In order to satisfy the technicalities of the will in a large family's estate, intrepid private eye Hamilton Hornee (that's pronounced "Horn!") is hired to venture into the jungles of Africa to ascertain whether a long lost heiress is actually dead. He's joined along the way by his luscious assistant, Jane (Elisabeth Monica), as well as two scheming heir to the fortune, dedicated scientist Stanley Livingston (who's searching for Africa's mysterious "white gorilla," Nabucco), and the frisky Tender Lee (Lisa Grant).

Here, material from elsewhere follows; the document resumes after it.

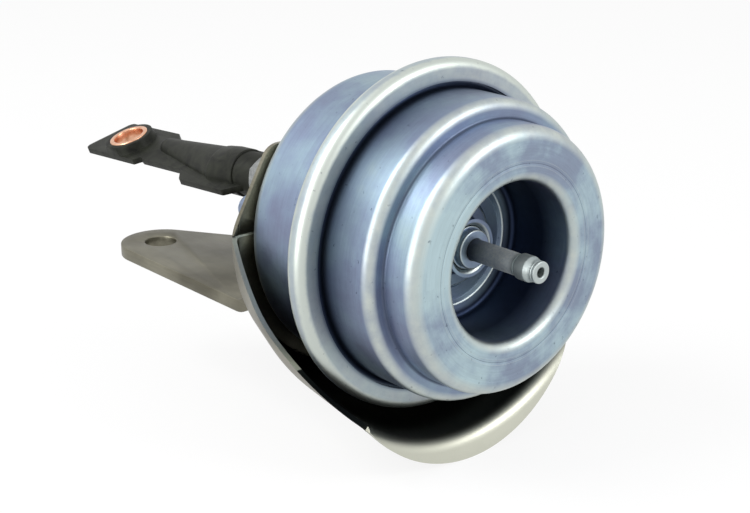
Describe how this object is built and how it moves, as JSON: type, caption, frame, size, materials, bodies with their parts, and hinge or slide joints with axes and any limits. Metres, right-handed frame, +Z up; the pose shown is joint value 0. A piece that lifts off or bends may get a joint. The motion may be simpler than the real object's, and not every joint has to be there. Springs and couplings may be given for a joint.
{
  "type": "turbo actuator",
  "caption": "Vacuum-operated turbocharger actuator: crimped two-part can with a hose nipple, bracket, heat shield and a spring-returned rod with an adjustable bossed rod end.",
  "frame": {"origin": "centre of the bracket arm's bolt hole, on the arm's top face", "axes": "+X along the can's axis from the rod's eye to the vacuum nipple, +Z up out of the bolt hole, +Y to the side away from the viewer"},
  "size_m": [0.145, 0.0666, 0.0743],
  "materials": {
    "plated_steel": "blue-passivated zinc plating, satin",
    "plain_steel": "bright steel",
    "spring_steel": "oiled spring wire",
    "bright_zinc": "bright zinc plating",
    "stainless": "mill-finish stainless steel",
    "rubber": "matte",
    "bush_bronze": "copper-coloured bearing bronze",
    "insert_brass": "turned brass",
    "moulded_plastic": "glass-filled, matte charcoal"
  },
  "bodies": {
    "actuator_body": {"rear_can": "plated_steel", "front_can": "plated_steel", "nipple_collar": "plated_steel", "vacuum_nipple": "plain_steel", "nipple_lock_ring": "plain_steel", "diaphragm": "rubber", "bump_stop": "rubber", "return_spring": "spring_steel", "spring_seat_ring": "plain_steel", "rod_guide_bush": "bush_bronze", "rod_wiper_seal": "rubber", "guide_cap": "plated_steel", "mounting_studs": "plated_steel", "stud_washers": "plated_steel", "stud_nuts": "plated_steel", "heat_shield": "stainless", "mounting_bracket": "stainless"},
    "rod_assembly": {"actuator_rod": "bright_zinc", "piston_cup": "plain_steel", "diaphragm_retainer": "plain_steel", "hub_washer": "plain_steel"},
    "lock_nut": {"lock_nut": "bright_zinc"},
    "rod_end": {"rod_end": "moulded_plastic", "threaded_insert": "insert_brass", "pivot_bush": "bush_bronze"}
  },
  "joints": [
    {"name": "rod_slide", "type": "slide", "parent": "actuator_body", "child": "rod_assembly", "axis": [1, 0, 0], "range_m": [0, 0.012], "stiffness_N_per_m": 790, "springref_m": -0.02, "deforming": ["return_spring", "diaphragm"]},
    {"name": "lock_nut_turn", "type": "hinge", "parent": "rod_assembly", "child": "lock_nut", "pos_m": [0.0163, 0.0182, 0.0135], "axis": [1, 0, 0], "continuous": true},
    {"name": "rod_end_turn", "type": "hinge", "parent": "rod_assembly", "child": "rod_end", "pos_m": [0.0082, 0.0182, 0.0135], "axis": [1, 0, 0], "range_deg": [-90, 90]}
  ]
}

When Hornee learns of the local African white goddess, Algona, he believes he may have stumbled upon the lost heiress after all.

Though hilariously filmed in the Hollywood Hills instead of Africa (except for stock footage), Trader Hornee is nevertheless a sprawling epic by Friedman's standards. Real elephants, colorful and varied costumes, and a surprising number of subplots and cross cutting give the film a patina of respectability, aided by the fact that the generous amounts of female nudity rarely lead to anything resembling a true sex scene. For anyone yearning to try out the sexploitation genre without the nasty intrusion of "roughie" footage, this is the perfect place to start.

While no one could have ever pegged Trader Hornee as a candidate for special edition treatment on DVD, well, here it is! The film suffers a little bit from its late '60s film stock, which produces duller colors compared to some of the earlier erotic films, but the transfer quality is top notch for what it is. The mild letterboxing looks fine, trimming off some dead space from the top and bottom while revealing a bit on the sides compared to Something Weird's older VHS edition (and the first VHS edition, Legend of the Blonde Goddess). The disc also includes the funny original trailer (in rougher shape) and, as usual, a bouncy commentary by Friedman and SW's Mike Vraney, which dishes out the usual head-spinning amount of detail about financing and shooting a naughty epic back in the golden days of sleaze.